* begin Dataset excerpt *
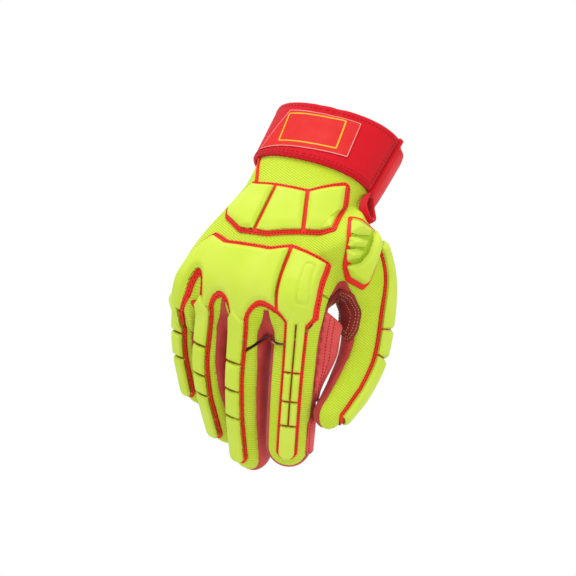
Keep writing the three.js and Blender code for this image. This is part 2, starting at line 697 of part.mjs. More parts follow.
// Everything on the back side of the seam, grown by a clearance
function backSide(grow) {
  const rows = 10;
  const columns = 16;
  const reach = 100;
  const low = -(KNUCKLE_DROP + FINGER_LENGTH + 20);
  const rings = Array.from({ length: rows + 1 }, (_, j) => {
    const z = 10 + ((low - 10) * j) / rows;
    const seam = Array.from({ length: columns + 1 }, (__, i) => {
      const x = -reach + (2 * reach * i) / columns;
      return vec(x, seamY(x, z) + grow, z);
    });
    return [vec(-reach, -reach, z), ...seam, vec(reach, -reach, z)];
  });
  const half = 25;
  const thumbRings = Array.from({ length: 8 }, (_, i) => {
    const frame = thumbFrame((i / 7) * (thumbLength + THUMB_RADIUS) - grow);
    const corner = (u, v) => frame.centre.clone().addScaledVector(frame.side, u)
      .addScaledVector(frame.normal, v);
    return [corner(-half - grow, -grow), corner(half + grow, -grow),
      corner(half + grow, half), corner(-half - grow, half)];
  });
  return solid(loft(rings)).add(solid(loft(thumbRings)));
}

// The thumb from its own seam to its tip
function thumbPart(grow) {
  const from = THUMB_SEAM * thumbLength - grow;
  return solid(loft(Array.from({ length: 7 }, (_, i) => {
    const frame = thumbFrame(from + (i / 6) * (thumbLength + THUMB_RADIUS - from));
    const half = THUMB_SIDE * frame.radius + 3;
    const corner = (u, v) => frame.centre.clone().addScaledVector(frame.side, u)
      .addScaledVector(frame.normal, v);
    return [corner(-half, -half), corner(half, -half), corner(half, half), corner(-half, half)];
  })));
}

// One finger's room below the crotches, between the middles of the gaps beside it and clear of the thumb
const STALL_TOP = 1.26 * KNUCKLE_DROP;
const STALL_CORNER = { x: 0.74 * HAND_HALF_WIDTH, y: 1.1 * HAND_HALF_DEPTH };
const STALL_EDGE = 1.4 * HAND_HALF_WIDTH;
function stallRoom(i, grow) {
  const reach = 100;
  const low = -(KNUCKLE_DROP + FINGER_LENGTH + 20);
  const middle = (a, b, z) => (axisX(a, z) + a.halfWidth + axisX(b, z) - b.halfWidth) / 2;
  return solid(loft([-STALL_TOP + grow, low].map((z) => {
    const left = i > 0 ? middle(fingers[i - 1], fingers[i], z) - grow : -reach;
    if (fingers[i] !== index) {
      const right = middle(fingers[i], fingers[i + 1], z) + grow;
      return [vec(left, -reach, z), vec(left, reach, z), vec(right, reach, z), vec(right, -reach, z)];
    }
    const corner = vec(STALL_CORNER.x + grow, STALL_CORNER.y + grow, z);
    const edge = STALL_EDGE + grow;
    return [vec(left, -reach, z), vec(left, corner.y, z), corner, vec(edge, grow, z), vec(edge, -reach, z)];
  })));
}

const shell = gloveSolid(0).subtract(gloveSolid(FABRIC));
const back = backSide(0);
const backGrown = backSide(SEAM_GAP);
const thumbZone = thumbPart(0);
const thumbGrown = thumbPart(SEAM_GAP);
const posed = (manifold) => {
  const mesh = meshOf(manifold);
  return { points: mesh.points.map(pose), faces: mesh.faces };
};
const knitShell = shell.intersect(back);
const leatherShell = shell.subtract(backGrown);
const fingerRoom = fingers.map((f, i) => stallRoom(i, CLEARANCE)).reduce((a, b) => a.add(b));
addPiece('back_panel', 'knit', posed(knitShell.subtract(thumbGrown).subtract(fingerRoom)));
addPiece('palm_panel', 'leather', posed(leatherShell.subtract(thumbGrown).subtract(fingerRoom)));
fingers.forEach((f, i) => {
  const room = stallRoom(i, -CLEARANCE / 2);
  addPiece(`${f.name}_back_panel`, 'knit', posed(knitShell.intersect(room)));
  addPiece(`${f.name}_palm_panel`, 'leather', posed(leatherShell.intersect(room)));
});
addPiece('thumb_back_panel', 'knit', posed(knitShell.intersect(thumbZone)));
addPiece('thumb_palm_panel', 'leather', posed(leatherShell.intersect(thumbZone)));

const fabricRoom = solid(posed(gloveSolid(-LEAST_GAP)));

// Heights above the fabric of the base and of what is moulded on it
const BASE_LOW = CLEARANCE;
const BASE_HIGH = CLEARANCE + BASE;
const BLOCK_LOW = BASE_HIGH + CLEARANCE;

const onHand = (rows) => flat(rows.map((row) => [row.across * HAND_HALF_WIDTH, -row.down * KNUCKLE_DROP]));

// Metacarpal guard: one base with three plates between two grooves, as shares of the hand
const METACARPAL_OUTLINE = onHand([
  { across: -0.565, down: 0.46 },
  { across: -0.185, down: 0.5 },
  { across: 0.26, down: 0.488 },
  { across: 0.64, down: 0.372 },
  { across: 0.7, down: 0.375 },
  { across: 0.87, down: 0.655 },
  { across: 0.445, down: 0.72 },
  { across: 0, down: 0.783 },
  { across: -0.41, down: 0.8 },
  { across: -0.74, down: 0.734 },
  { across: -0.826, down: 0.664 },
]);
const METACARPAL_GROOVES = [
  onHand([{ across: -0.185, down: 0.5 }, { across: -0.191, down: 0.762 }]),
  onHand([{ across: 0.267, down: 0.488 }, { across: 0.44, down: 0.705 }]),
];

// A base is cut clear of the fabric; it gives back the room that its blocks are cut clear of
function addBase(name, outline, chart, edge = PLATE_EDGE, under = []) {
  addPiece(name, 'trim', plate(outline, BASE_LOW, BASE_HIGH, chart, { edge }), [fabricRoom, ...under]);
  return solid(plate(outline, BASE_LOW - BASE, BASE_HIGH + LEAST_GAP, chart, { edge }));
}

function addBandBase(name, places, chart) {
  addPiece(name, 'trim', band(places, BASE_LOW, BASE_HIGH, chart), [fabricRoom]);
  return solid(band(places, BASE_LOW - BASE, BASE_HIGH + LEAST_GAP, chart));
}

function addBlock(name, outline, height, chart, under, edge = PLATE_EDGE) {
  addPiece(name, 'moulded', plate(outline, BLOCK_LOW, BLOCK_LOW + height, chart, { chamfer: CHAMFER, edge }),
    under);
}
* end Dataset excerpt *
_Request_
Copy the material above, line for line.

_Solution_
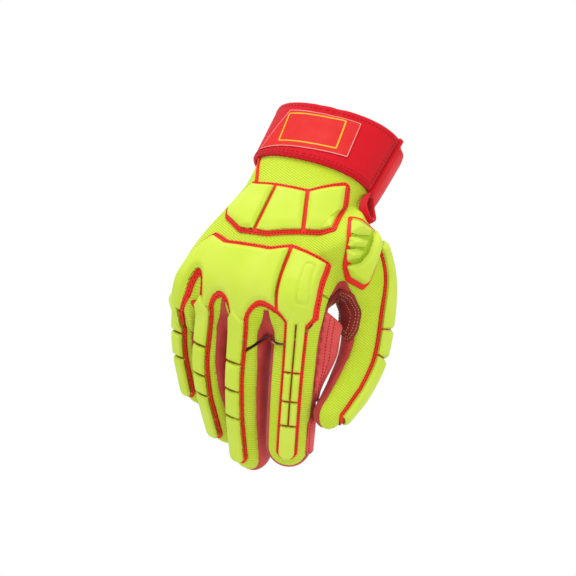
Keep writing the three.js and Blender code for this image. This is part 2, starting at line 697 of part.mjs. More parts follow.
// Everything on the back side of the seam, grown by a clearance
function backSide(grow) {
  const rows = 10;
  const columns = 16;
  const reach = 100;
  const low = -(KNUCKLE_DROP + FINGER_LENGTH + 20);
  const rings = Array.from({ length: rows + 1 }, (_, j) => {
    const z = 10 + ((low - 10) * j) / rows;
    const seam = Array.from({ length: columns + 1 }, (__, i) => {
      const x = -reach + (2 * reach * i) / columns;
      return vec(x, seamY(x, z) + grow, z);
    });
    return [vec(-reach, -reach, z), ...seam, vec(reach, -reach, z)];
  });
  const half = 25;
  const thumbRings = Array.from({ length: 8 }, (_, i) => {
    const frame = thumbFrame((i / 7) * (thumbLength + THUMB_RADIUS) - grow);
    const corner = (u, v) => frame.centre.clone().addScaledVector(frame.side, u)
      .addScaledVector(frame.normal, v);
    return [corner(-half - grow, -grow), corner(half + grow, -grow),
      corner(half + grow, half), corner(-half - grow, half)];
  });
  return solid(loft(rings)).add(solid(loft(thumbRings)));
}

// The thumb from its own seam to its tip
function thumbPart(grow) {
  const from = THUMB_SEAM * thumbLength - grow;
  return solid(loft(Array.from({ length: 7 }, (_, i) => {
    const frame = thumbFrame(from + (i / 6) * (thumbLength + THUMB_RADIUS - from));
    const half = THUMB_SIDE * frame.radius + 3;
    const corner = (u, v) => frame.centre.clone().addScaledVector(frame.side, u)
      .addScaledVector(frame.normal, v);
    return [corner(-half, -half), corner(half, -half), corner(half, half), corner(-half, half)];
  })));
}

// One finger's room below the crotches, between the middles of the gaps beside it and clear of the thumb
const STALL_TOP = 1.26 * KNUCKLE_DROP;
const STALL_CORNER = { x: 0.74 * HAND_HALF_WIDTH, y: 1.1 * HAND_HALF_DEPTH };
const STALL_EDGE = 1.4 * HAND_HALF_WIDTH;
function stallRoom(i, grow) {
  const reach = 100;
  const low = -(KNUCKLE_DROP + FINGER_LENGTH + 20);
  const middle = (a, b, z) => (axisX(a, z) + a.halfWidth + axisX(b, z) - b.halfWidth) / 2;
  return solid(loft([-STALL_TOP + grow, low].map((z) => {
    const left = i > 0 ? middle(fingers[i - 1], fingers[i], z) - grow : -reach;
    if (fingers[i] !== index) {
      const right = middle(fingers[i], fingers[i + 1], z) + grow;
      return [vec(left, -reach, z), vec(left, reach, z), vec(right, reach, z), vec(right, -reach, z)];
    }
    const corner = vec(STALL_CORNER.x + grow, STALL_CORNER.y + grow, z);
    const edge = STALL_EDGE + grow;
    return [vec(left, -reach, z), vec(left, corner.y, z), corner, vec(edge, grow, z), vec(edge, -reach, z)];
  })));
}

const shell = gloveSolid(0).subtract(gloveSolid(FABRIC));
const back = backSide(0);
const backGrown = backSide(SEAM_GAP);
const thumbZone = thumbPart(0);
const thumbGrown = thumbPart(SEAM_GAP);
const posed = (manifold) => {
  const mesh = meshOf(manifold);
  return { points: mesh.points.map(pose), faces: mesh.faces };
};
const knitShell = shell.intersect(back);
const leatherShell = shell.subtract(backGrown);
const fingerRoom = fingers.map((f, i) => stallRoom(i, CLEARANCE)).reduce((a, b) => a.add(b));
addPiece('back_panel', 'knit', posed(knitShell.subtract(thumbGrown).subtract(fingerRoom)));
addPiece('palm_panel', 'leather', posed(leatherShell.subtract(thumbGrown).subtract(fingerRoom)));
fingers.forEach((f, i) => {
  const room = stallRoom(i, -CLEARANCE / 2);
  addPiece(`${f.name}_back_panel`, 'knit', posed(knitShell.intersect(room)));
  addPiece(`${f.name}_palm_panel`, 'leather', posed(leatherShell.intersect(room)));
});
addPiece('thumb_back_panel', 'knit', posed(knitShell.intersect(thumbZone)));
addPiece('thumb_palm_panel', 'leather', posed(leatherShell.intersect(thumbZone)));

const fabricRoom = solid(posed(gloveSolid(-LEAST_GAP)));

// Heights above the fabric of the base and of what is moulded on it
const BASE_LOW = CLEARANCE;
const BASE_HIGH = CLEARANCE + BASE;
const BLOCK_LOW = BASE_HIGH + CLEARANCE;

const onHand = (rows) => flat(rows.map((row) => [row.across * HAND_HALF_WIDTH, -row.down * KNUCKLE_DROP]));

// Metacarpal guard: one base with three plates between two grooves, as shares of the hand
const METACARPAL_OUTLINE = onHand([
  { across: -0.565, down: 0.46 },
  { across: -0.185, down: 0.5 },
  { across: 0.26, down: 0.488 },
  { across: 0.64, down: 0.372 },
  { across: 0.7, down: 0.375 },
  { across: 0.87, down: 0.655 },
  { across: 0.445, down: 0.72 },
  { across: 0, down: 0.783 },
  { across: -0.41, down: 0.8 },
  { across: -0.74, down: 0.734 },
  { across: -0.826, down: 0.664 },
]);
const METACARPAL_GROOVES = [
  onHand([{ across: -0.185, down: 0.5 }, { across: -0.191, down: 0.762 }]),
  onHand([{ across: 0.267, down: 0.488 }, { across: 0.44, down: 0.705 }]),
];

// A base is cut clear of the fabric; it gives back the room that its blocks are cut clear of
function addBase(name, outline, chart, edge = PLATE_EDGE, under = []) {
  addPiece(name, 'trim', plate(outline, BASE_LOW, BASE_HIGH, chart, { edge }), [fabricRoom, ...under]);
  return solid(plate(outline, BASE_LOW - BASE, BASE_HIGH + LEAST_GAP, chart, { edge }));
}

function addBandBase(name, places, chart) {
  addPiece(name, 'trim', band(places, BASE_LOW, BASE_HIGH, chart), [fabricRoom]);
  return solid(band(places, BASE_LOW - BASE, BASE_HIGH + LEAST_GAP, chart));
}

function addBlock(name, outline, height, chart, under, edge = PLATE_EDGE) {
  addPiece(name, 'moulded', plate(outline, BLOCK_LOW, BLOCK_LOW + height, chart, { chamfer: CHAMFER, edge }),
    under);
}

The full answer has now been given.